* [What the task requires]: Write out all of the data without omission, exactly as shown.

* [Information supplied]:
--- BEGIN ---

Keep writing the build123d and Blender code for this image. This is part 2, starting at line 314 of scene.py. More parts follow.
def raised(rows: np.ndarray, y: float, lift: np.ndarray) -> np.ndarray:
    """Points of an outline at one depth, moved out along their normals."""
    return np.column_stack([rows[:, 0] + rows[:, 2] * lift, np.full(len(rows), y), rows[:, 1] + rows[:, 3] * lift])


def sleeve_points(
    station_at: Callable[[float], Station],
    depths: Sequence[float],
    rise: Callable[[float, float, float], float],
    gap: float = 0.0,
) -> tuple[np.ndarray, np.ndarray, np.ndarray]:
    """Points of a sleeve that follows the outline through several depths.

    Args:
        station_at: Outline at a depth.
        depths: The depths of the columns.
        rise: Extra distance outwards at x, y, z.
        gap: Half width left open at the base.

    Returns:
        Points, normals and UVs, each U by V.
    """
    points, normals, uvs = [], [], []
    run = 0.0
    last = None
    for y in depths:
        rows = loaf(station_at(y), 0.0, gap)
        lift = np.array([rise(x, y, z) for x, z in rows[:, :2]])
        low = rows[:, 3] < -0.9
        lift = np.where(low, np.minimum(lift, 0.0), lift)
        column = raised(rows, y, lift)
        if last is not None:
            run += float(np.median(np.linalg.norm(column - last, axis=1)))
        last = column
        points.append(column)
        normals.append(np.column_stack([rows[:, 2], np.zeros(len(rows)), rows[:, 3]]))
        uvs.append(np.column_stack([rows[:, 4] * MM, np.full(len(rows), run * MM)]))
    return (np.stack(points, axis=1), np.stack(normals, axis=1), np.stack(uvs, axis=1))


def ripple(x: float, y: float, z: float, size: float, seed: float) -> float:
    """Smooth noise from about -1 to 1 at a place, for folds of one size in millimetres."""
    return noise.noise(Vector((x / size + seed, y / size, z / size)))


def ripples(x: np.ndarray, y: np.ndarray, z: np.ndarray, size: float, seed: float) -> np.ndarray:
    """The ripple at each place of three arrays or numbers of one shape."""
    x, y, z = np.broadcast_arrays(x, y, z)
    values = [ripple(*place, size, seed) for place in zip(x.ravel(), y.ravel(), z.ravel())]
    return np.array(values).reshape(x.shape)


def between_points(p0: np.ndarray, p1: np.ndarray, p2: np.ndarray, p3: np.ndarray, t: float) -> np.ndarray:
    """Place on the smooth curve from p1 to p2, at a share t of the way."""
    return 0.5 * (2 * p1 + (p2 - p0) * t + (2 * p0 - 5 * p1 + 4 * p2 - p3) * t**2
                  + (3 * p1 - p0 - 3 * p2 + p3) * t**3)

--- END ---

* [Reply to the task]:
Keep writing the build123d and Blender code for this image. This is part 2, starting at line 314 of scene.py. More parts follow.
def raised(rows: np.ndarray, y: float, lift: np.ndarray) -> np.ndarray:
    """Points of an outline at one depth, moved out along their normals."""
    return np.column_stack([rows[:, 0] + rows[:, 2] * lift, np.full(len(rows), y), rows[:, 1] + rows[:, 3] * lift])


def sleeve_points(
    station_at: Callable[[float], Station],
    depths: Sequence[float],
    rise: Callable[[float, float, float], float],
    gap: float = 0.0,
) -> tuple[np.ndarray, np.ndarray, np.ndarray]:
    """Points of a sleeve that follows the outline through several depths.

    Args:
        station_at: Outline at a depth.
        depths: The depths of the columns.
        rise: Extra distance outwards at x, y, z.
        gap: Half width left open at the base.

    Returns:
        Points, normals and UVs, each U by V.
    """
    points, normals, uvs = [], [], []
    run = 0.0
    last = None
    for y in depths:
        rows = loaf(station_at(y), 0.0, gap)
        lift = np.array([rise(x, y, z) for x, z in rows[:, :2]])
        low = rows[:, 3] < -0.9
        lift = np.where(low, np.minimum(lift, 0.0), lift)
        column = raised(rows, y, lift)
        if last is not None:
            run += float(np.median(np.linalg.norm(column - last, axis=1)))
        last = column
        points.append(column)
        normals.append(np.column_stack([rows[:, 2], np.zeros(len(rows)), rows[:, 3]]))
        uvs.append(np.column_stack([rows[:, 4] * MM, np.full(len(rows), run * MM)]))
    return (np.stack(points, axis=1), np.stack(normals, axis=1), np.stack(uvs, axis=1))


def ripple(x: float, y: float, z: float, size: float, seed: float) -> float:
    """Smooth noise from about -1 to 1 at a place, for folds of one size in millimetres."""
    return noise.noise(Vector((x / size + seed, y / size, z / size)))


def ripples(x: np.ndarray, y: np.ndarray, z: np.ndarray, size: float, seed: float) -> np.ndarray:
    """The ripple at each place of three arrays or numbers of one shape."""
    x, y, z = np.broadcast_arrays(x, y, z)
    values = [ripple(*place, size, seed) for place in zip(x.ravel(), y.ravel(), z.ravel())]
    return np.array(values).reshape(x.shape)


def between_points(p0: np.ndarray, p1: np.ndarray, p2: np.ndarray, p3: np.ndarray, t: float) -> np.ndarray:
    """Place on the smooth curve from p1 to p2, at a share t of the way."""
    return 0.5 * (2 * p1 + (p2 - p0) * t + (2 * p0 - 5 * p1 + 4 * p2 - p3) * t**2
                  + (3 * p1 - p0 - 3 * p2 + p3) * t**3)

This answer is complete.